Difficult question and one that keeps me very busy. What I see as a dangerous trend, greed and "growth" as an ancient main value, but more and more monopolising other values, is increasing and intensifying. And I don't see anything can be done about that. We live in democracies and if the majority decides that is the direction to be taken, then what can be done about that? Marxism and socialism have always been countervalues to that, very imperfect, but at least they were productive countervalues. They are more and more considered as a naive daydream and are losing power and even credibility. Social cohesion and solidarity are slowly crumbling. Elections don't offer a real choice and therefore, I don't participate anymore. Not participating, I don't feel responsible for the choices made. I follow the line and accomplish what is expected of me like a good Confucian, or like Arjuna. But at the bottom line there is disengagement, adieu Sartre. 
 
>> > Actual 
>> >enlightenment is a long way off for them, anuttara-samyak-sambodhi, 
>> >somewhere in the infinite kalpa future. But, tautologically, they 
>believe, 
>> >to enter the path is already to be guaranteed the end, so the telos is 
>> >already present. 
>> 
>> Which procures some peace and rest so one can walk the path placidly. 
 
>Maybe. Or maybe it just becomes a transcendental justifier for doing what 
>one does with complacency, assigning it greater scope and import and 
>righteousness than it deserves. In order to be complacent. And 
>self-justified. 

That's a risk, but if the initial conversion (bodhicitta) was genuin, then it will be unlikely.
 
>> But then nothing is, sabbam dukkham. This self-realising tautological idea 
>of imperfection may hurt you... 
 
>The order is reversed. We are not (or should not) be talking about original 
>sin here, or some other silly idea -- which puts the telos in the past (how 
>confused is that?). Pain, suffering, dukkha, discomfort, etc., are physical, 
>emotional, mental, etc. indicators that things are not right. Pollution 
>doesn't disappear because I surrender to it, or let it be.
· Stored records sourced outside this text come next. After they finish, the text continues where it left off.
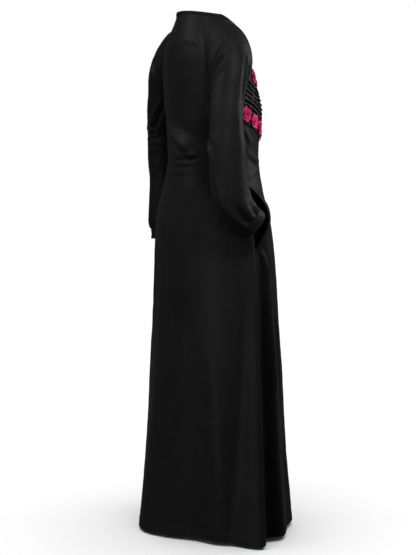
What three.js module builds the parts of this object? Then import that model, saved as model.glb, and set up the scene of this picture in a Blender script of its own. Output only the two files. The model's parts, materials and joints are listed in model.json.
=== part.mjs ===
// A floor-length black abaya as it hangs when worn: a back and a front that flare to the hem, raglan
// sleeves gathered into narrow cuffs, a bound round neck, a pocket in each side seam, and a band of
// pin tucks with flower appliques across the chest. Every piece of cloth is a thin closed wall.
//
// Millimetres. +X is the wearer's left, -Y the front, +Z up. The origin is in the middle of the neck
// opening, level with the tops of the shoulders, which carry the garment.
import * as THREE from "three";

// Driving sizes
const WALL = 1.6; // cloth, with its seam allowances and turned edges
const BAND_WALL = 2.2; // the doubled cloth of the cuffs and the neck binding
const SEAM = 0.3; // gap between two pieces that are sewn together
const HEM_Z = -1470;
const UNDERARM_Z = -215;
const RAD = Math.PI / 180;

// Cross-sections of the body, from the hem up to the neck. wide is half the width, mid the depth at
// which it is widest (the side seams), front and back the foremost and rearmost cloth.
const BODY = [
  { z: -1470, wide: 262, mid: -33, front: -243, back: 178 },
  { z: -1394, wide: 255, mid: -33, front: -238, back: 174 },
  { z: -1248, wide: 243, mid: -33, front: -226, back: 163 },
  { z: -1103, wide: 233, mid: -33, front: -222, back: 154 },
  { z: -957, wide: 224, mid: -32, front: -215, back: 146 },
  { z: -811, wide: 216, mid: -31, front: -206, back: 140 },
  { z: -665, wide: 208, mid: -30, front: -194, back: 135 },
  { z: -578, wide: 200, mid: -26, front: -182, back: 131 },
  { z: -490, wide: 180, mid: -20, front: -161, back: 112 },
  { z: -440, wide: 165, mid: -14, front: -156, back: 100 },
  { z: -388, wide: 155, mid: -8, front: -154, back: 94 },
  { z: -310, wide: 158, mid: 0, front: -157, back: 96 },
  { z: -257, wide: 160, mid: 6, front: -158, back: 99 },
  { z: -215, wide: 160, mid: 12, front: -149, back: 103 },
  { z: -170, wide: 158, mid: 12, front: -137, back: 107 },
  { z: -120, wide: 152, mid: 10, front: -128, back: 108 },
  { z: -75, wide: 139, mid: 6, front: -112, back: 104 },
  { z: -40, wide: 118, mid: 3, front: -96, back: 96 },
  { z: 0, wide: 94, mid: 1, front: -79, back: 83 },
  { z: 30, wide: 86, mid: 0, front: -74, back: 75 },
];

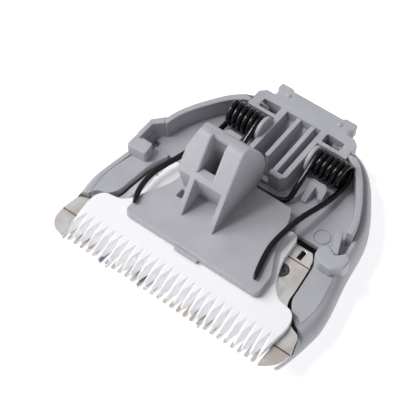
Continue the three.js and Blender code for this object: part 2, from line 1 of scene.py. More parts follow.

Pollution, ok, let's take that as an exemple for what I said above. To really fight pollution, we need to rethink the way we live. And the way we live is based on greed/growth. Are we considering  to reduce the number of cars or to develop public transport? No. We will develop ecofuels (?), which are already presented in advertising as a positive contribution from industrials and car manufacturers to preserving the environment PLUS the economy. "See we do care and we listen to your wishes and concerns." That sort of an excuse of fighting pollution is dangerous, because hypnotising and we lose precious time.  

>Complacency and 
>compliency don't clean the air, water, food, and mental garbage. One fixes 
>what is broken -- rather than looking around for things that are fine and 
>tinkering and modifying with them until one breaks them. There are plenty of 
>broken things around in need of fixing. 

And many of those broken things proceed from the imperative of growth of individual nations, individual corporates and individual shareholders. They could only be fixed by changing some very fundamental values and we are not ready to do that. Keeping patching up broking things without tackling the real causes, what's the point?   
 
> >"Mourir pour des idées, d'accord, mais de mort lente" (Georges Brassens). 
 
>This had me laughing out loud! And the slower, the better! 

http://www.youtube.com/watch?v=DgrQ67SswJ8
http://www.projetbrassens.eclipse.co.uk/pages/transmourir.html

>> Aha, I see an agreement. Effort stands in the way of figuring out things. 
>I imagined that your figuring out was will-driven and with effort, but here 
>you seem to suggest another possibility. 
 
>Again, middle way. Some things require more effort than others. There are 
>least resistance-producing ways of trying to get things done (what the 
>Daoists called wuwei), but Buddhists do encourage viirya -- heroic, 
>energetic effort. Since you admire the Vimalakirti, it might be useful to 
>consider that it usually had a companion volume, which almost all the 
>Chinese translators of the Vimalakirti also translated (the earliest Chinese 
>versions of both are no longer extant), and which Lamotte also translated: 
>The "Suura.mgamasamaadhi-suutra (not to be confused with the tantra-tinged 
>Chinese pseudepigraphic text with a similar title), which Lamotte translates 
>as La Concentration de la march héroïque. Does "heroic progress" make you 
>uncomfortable? Can you imagine a version of that which does not imply Onward 
>Christian Soldiers (I will omit our updated Godwin reference) and progresses 
>in a different way, in a different direction? 

I am heroically working at it :-) Thanks for the reading tip.